The lines to print start at the one containing "for node in" and end at the one containing "SENSOR_WIDTH = 36"; print them exactly, ends included, and only them.

— START OF PROVIDED DATA —

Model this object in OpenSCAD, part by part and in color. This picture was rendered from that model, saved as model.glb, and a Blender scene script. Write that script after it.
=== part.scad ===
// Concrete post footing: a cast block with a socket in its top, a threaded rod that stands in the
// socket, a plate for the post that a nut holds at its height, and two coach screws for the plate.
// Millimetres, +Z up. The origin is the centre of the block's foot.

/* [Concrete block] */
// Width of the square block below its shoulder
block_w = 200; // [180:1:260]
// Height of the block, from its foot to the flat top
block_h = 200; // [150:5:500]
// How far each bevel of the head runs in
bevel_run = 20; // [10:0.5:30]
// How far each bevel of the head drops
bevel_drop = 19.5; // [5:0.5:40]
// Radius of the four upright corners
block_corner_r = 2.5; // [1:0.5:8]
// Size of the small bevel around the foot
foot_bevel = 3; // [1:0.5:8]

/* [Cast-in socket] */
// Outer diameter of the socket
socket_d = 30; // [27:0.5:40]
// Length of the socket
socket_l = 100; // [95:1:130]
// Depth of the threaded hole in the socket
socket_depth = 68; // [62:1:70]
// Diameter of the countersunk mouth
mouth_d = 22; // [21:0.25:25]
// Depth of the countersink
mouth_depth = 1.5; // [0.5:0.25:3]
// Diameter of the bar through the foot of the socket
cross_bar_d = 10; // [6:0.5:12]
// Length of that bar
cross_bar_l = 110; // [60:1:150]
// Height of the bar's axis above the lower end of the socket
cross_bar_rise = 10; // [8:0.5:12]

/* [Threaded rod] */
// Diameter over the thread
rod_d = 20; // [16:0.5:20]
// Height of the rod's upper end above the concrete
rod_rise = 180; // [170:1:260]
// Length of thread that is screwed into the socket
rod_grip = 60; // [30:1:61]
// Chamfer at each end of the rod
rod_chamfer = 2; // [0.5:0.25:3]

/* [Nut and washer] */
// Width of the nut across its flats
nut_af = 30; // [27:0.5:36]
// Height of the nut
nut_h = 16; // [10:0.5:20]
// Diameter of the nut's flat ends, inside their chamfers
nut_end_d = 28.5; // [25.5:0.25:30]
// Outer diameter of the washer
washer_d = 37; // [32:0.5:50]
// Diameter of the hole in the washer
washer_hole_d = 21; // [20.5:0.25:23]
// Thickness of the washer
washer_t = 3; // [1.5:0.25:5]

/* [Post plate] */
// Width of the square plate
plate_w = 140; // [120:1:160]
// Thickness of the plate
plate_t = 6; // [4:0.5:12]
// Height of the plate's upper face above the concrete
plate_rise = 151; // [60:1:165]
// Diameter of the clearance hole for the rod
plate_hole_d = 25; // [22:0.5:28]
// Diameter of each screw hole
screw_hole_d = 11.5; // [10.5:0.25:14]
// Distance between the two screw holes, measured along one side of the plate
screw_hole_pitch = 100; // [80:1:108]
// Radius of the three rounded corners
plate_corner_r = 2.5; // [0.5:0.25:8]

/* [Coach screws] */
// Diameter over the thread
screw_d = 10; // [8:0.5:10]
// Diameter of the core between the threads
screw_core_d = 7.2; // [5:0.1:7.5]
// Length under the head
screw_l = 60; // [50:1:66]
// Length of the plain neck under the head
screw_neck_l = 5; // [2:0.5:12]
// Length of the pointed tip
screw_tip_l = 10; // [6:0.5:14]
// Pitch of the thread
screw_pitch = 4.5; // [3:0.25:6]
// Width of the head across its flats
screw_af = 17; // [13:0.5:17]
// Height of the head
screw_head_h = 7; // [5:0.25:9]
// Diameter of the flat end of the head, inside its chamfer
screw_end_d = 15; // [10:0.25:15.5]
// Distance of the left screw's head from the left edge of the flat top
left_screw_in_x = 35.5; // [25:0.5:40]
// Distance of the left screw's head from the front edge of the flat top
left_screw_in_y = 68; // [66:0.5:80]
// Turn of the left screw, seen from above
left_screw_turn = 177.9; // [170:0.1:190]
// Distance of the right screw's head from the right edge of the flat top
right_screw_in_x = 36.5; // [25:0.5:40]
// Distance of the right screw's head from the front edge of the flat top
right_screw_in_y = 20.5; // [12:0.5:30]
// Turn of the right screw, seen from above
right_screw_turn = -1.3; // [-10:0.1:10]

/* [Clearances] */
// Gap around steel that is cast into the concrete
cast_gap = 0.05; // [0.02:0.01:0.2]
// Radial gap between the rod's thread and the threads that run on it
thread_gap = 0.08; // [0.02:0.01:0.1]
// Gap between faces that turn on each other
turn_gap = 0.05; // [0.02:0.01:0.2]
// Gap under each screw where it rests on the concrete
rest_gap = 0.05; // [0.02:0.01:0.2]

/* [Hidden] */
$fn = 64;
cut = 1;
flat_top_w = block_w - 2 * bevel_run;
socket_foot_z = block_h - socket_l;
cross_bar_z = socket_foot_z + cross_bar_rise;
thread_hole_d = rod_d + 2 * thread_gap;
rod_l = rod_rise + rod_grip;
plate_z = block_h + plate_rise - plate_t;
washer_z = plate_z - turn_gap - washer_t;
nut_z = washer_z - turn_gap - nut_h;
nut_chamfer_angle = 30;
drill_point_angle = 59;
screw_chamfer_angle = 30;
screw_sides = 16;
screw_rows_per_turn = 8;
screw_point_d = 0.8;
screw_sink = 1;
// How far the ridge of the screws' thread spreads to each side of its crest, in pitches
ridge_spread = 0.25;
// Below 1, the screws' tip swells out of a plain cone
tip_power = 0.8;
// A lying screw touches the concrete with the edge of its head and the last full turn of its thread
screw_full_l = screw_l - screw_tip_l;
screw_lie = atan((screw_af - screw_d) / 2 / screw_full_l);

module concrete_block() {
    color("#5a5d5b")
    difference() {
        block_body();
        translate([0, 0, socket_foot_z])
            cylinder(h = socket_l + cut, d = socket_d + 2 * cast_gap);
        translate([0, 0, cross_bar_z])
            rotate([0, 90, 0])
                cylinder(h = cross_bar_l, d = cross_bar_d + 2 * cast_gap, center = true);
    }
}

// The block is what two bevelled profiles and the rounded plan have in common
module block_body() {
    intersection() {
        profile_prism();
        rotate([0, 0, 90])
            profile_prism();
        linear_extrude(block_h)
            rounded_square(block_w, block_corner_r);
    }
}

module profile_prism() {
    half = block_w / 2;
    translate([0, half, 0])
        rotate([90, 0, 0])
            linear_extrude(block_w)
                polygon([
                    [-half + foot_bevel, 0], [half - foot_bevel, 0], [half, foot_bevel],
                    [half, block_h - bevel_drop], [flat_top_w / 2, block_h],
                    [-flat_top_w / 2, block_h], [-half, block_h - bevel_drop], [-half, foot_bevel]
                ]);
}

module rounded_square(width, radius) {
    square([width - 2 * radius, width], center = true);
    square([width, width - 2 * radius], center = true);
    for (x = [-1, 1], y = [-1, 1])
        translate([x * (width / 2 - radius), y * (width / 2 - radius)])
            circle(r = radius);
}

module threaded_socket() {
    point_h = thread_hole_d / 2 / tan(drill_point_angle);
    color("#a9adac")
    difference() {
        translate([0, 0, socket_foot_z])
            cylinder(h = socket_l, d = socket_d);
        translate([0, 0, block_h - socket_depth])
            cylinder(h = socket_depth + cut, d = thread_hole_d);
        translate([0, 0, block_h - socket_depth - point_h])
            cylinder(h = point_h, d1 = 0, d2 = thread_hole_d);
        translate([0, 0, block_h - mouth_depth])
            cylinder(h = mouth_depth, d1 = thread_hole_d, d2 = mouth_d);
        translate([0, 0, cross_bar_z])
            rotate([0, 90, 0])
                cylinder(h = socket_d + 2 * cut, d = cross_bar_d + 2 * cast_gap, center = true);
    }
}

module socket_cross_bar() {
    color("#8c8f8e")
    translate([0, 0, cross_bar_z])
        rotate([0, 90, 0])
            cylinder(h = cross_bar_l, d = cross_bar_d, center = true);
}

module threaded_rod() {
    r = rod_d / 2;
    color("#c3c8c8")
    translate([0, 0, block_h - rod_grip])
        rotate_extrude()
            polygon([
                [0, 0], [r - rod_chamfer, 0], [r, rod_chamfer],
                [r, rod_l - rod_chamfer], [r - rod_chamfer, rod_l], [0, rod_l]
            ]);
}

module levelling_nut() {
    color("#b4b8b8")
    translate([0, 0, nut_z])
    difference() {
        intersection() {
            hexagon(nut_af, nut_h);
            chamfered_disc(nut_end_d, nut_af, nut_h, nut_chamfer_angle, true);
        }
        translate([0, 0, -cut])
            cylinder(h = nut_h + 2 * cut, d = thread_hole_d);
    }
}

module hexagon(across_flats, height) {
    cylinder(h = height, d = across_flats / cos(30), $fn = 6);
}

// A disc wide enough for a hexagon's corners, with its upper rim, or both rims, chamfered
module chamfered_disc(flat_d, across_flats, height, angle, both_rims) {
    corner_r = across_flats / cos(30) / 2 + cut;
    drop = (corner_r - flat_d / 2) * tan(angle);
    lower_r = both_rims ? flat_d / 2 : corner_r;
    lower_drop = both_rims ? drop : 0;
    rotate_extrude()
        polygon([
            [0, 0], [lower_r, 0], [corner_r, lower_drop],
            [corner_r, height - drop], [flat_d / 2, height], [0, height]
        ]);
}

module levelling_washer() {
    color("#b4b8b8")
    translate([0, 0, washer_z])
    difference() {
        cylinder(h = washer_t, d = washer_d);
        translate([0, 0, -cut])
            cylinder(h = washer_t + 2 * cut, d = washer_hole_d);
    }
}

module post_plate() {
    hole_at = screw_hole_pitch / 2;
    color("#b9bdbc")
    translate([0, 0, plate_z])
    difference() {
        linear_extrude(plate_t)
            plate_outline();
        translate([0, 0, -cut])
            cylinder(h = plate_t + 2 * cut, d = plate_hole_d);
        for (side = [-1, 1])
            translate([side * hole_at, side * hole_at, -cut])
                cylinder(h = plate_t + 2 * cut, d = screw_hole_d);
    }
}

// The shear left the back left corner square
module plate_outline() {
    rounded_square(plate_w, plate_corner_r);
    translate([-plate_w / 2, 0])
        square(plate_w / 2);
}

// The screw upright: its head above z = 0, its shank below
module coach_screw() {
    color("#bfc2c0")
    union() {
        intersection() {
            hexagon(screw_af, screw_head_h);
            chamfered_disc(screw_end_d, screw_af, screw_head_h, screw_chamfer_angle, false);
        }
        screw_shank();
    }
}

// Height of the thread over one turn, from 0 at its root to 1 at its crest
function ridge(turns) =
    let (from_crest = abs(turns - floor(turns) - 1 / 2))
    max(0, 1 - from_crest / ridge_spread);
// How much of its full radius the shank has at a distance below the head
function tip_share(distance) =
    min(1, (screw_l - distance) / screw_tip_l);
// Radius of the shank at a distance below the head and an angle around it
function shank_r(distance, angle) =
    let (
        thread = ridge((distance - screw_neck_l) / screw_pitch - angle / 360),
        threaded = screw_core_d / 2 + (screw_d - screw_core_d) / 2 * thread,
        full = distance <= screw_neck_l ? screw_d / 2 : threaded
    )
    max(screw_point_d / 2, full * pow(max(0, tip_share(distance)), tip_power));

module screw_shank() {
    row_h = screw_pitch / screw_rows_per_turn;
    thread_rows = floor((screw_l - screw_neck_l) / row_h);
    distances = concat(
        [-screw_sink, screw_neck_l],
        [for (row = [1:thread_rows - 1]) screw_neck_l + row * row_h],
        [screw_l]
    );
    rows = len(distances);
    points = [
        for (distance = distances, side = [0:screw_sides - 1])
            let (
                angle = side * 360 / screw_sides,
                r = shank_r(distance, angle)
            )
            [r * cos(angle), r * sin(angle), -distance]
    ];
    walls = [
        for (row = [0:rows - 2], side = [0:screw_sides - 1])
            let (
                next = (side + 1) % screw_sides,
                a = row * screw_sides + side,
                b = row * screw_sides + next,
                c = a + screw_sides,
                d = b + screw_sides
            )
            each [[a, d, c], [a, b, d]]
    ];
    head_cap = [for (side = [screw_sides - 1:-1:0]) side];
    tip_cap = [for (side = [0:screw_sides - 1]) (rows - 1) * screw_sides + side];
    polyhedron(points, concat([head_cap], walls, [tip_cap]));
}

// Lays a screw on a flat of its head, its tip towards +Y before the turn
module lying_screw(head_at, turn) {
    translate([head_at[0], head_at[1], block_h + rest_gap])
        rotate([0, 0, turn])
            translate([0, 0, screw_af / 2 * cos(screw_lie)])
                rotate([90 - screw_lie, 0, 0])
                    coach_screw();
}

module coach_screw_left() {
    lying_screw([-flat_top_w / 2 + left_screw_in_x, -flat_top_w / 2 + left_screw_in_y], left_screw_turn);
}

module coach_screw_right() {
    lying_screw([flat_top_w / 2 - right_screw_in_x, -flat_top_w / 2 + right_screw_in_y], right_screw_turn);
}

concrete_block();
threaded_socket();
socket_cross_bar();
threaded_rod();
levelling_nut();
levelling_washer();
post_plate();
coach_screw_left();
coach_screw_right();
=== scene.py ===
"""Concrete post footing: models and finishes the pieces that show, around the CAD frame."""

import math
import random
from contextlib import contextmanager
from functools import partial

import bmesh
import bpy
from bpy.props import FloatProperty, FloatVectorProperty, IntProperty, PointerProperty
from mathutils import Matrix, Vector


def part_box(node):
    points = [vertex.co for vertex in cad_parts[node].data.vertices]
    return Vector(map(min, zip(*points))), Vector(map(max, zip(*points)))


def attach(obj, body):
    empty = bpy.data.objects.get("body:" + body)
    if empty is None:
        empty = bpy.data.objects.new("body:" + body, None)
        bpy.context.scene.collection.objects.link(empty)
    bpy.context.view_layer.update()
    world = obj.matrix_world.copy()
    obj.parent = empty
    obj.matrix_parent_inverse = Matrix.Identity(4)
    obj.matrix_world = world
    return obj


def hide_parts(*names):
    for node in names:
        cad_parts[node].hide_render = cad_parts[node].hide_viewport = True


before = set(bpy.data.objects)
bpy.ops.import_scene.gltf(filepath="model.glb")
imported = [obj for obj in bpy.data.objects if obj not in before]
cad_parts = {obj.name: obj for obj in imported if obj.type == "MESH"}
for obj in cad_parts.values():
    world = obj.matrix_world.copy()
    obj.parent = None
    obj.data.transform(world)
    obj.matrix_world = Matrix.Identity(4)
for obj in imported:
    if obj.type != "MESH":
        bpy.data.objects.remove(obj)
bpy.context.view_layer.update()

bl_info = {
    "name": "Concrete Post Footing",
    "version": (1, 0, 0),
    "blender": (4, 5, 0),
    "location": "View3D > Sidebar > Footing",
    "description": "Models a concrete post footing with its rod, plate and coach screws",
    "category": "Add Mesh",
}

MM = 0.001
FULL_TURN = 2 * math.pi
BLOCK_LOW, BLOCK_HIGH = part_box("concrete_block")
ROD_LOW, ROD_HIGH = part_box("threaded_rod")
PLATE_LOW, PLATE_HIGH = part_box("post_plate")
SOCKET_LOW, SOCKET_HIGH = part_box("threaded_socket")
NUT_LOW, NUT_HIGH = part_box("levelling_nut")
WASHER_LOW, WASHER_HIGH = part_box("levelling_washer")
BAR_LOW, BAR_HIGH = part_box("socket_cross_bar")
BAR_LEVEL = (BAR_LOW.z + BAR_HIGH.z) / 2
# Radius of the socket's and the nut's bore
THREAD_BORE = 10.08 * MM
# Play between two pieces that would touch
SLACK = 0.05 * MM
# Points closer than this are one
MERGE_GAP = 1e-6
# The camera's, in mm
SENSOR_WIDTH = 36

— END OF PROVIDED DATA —
— START OF PROVIDED DATA —

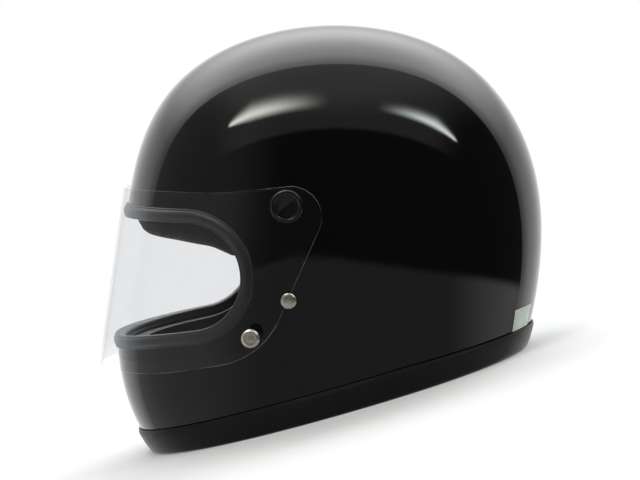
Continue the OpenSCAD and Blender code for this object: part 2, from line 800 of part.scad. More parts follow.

— END OF PROVIDED DATA —

WRITTEN ANSWER:
    for node in names:
        cad_parts[node].hide_render = cad_parts[node].hide_viewport = True


before = set(bpy.data.objects)
bpy.ops.import_scene.gltf(filepath="model.glb")
imported = [obj for obj in bpy.data.objects if obj not in before]
cad_parts = {obj.name: obj for obj in imported if obj.type == "MESH"}
for obj in cad_parts.values():
    world = obj.matrix_world.copy()
    obj.parent = None
    obj.data.transform(world)
    obj.matrix_world = Matrix.Identity(4)
for obj in imported:
    if obj.type != "MESH":
        bpy.data.objects.remove(obj)
bpy.context.view_layer.update()

bl_info = {
    "name": "Concrete Post Footing",
    "version": (1, 0, 0),
    "blender": (4, 5, 0),
    "location": "View3D > Sidebar > Footing",
    "description": "Models a concrete post footing with its rod, plate and coach screws",
    "category": "Add Mesh",
}

MM = 0.001
FULL_TURN = 2 * math.pi
BLOCK_LOW, BLOCK_HIGH = part_box("concrete_block")
ROD_LOW, ROD_HIGH = part_box("threaded_rod")
PLATE_LOW, PLATE_HIGH = part_box("post_plate")
SOCKET_LOW, SOCKET_HIGH = part_box("threaded_socket")
NUT_LOW, NUT_HIGH = part_box("levelling_nut")
WASHER_LOW, WASHER_HIGH = part_box("levelling_washer")
BAR_LOW, BAR_HIGH = part_box("socket_cross_bar")
BAR_LEVEL = (BAR_LOW.z + BAR_HIGH.z) / 2
# Radius of the socket's and the nut's bore
THREAD_BORE = 10.08 * MM
# Play between two pieces that would touch
SLACK = 0.05 * MM
# Points closer than this are one
MERGE_GAP = 1e-6
# The camera's, in mm
SENSOR_WIDTH = 36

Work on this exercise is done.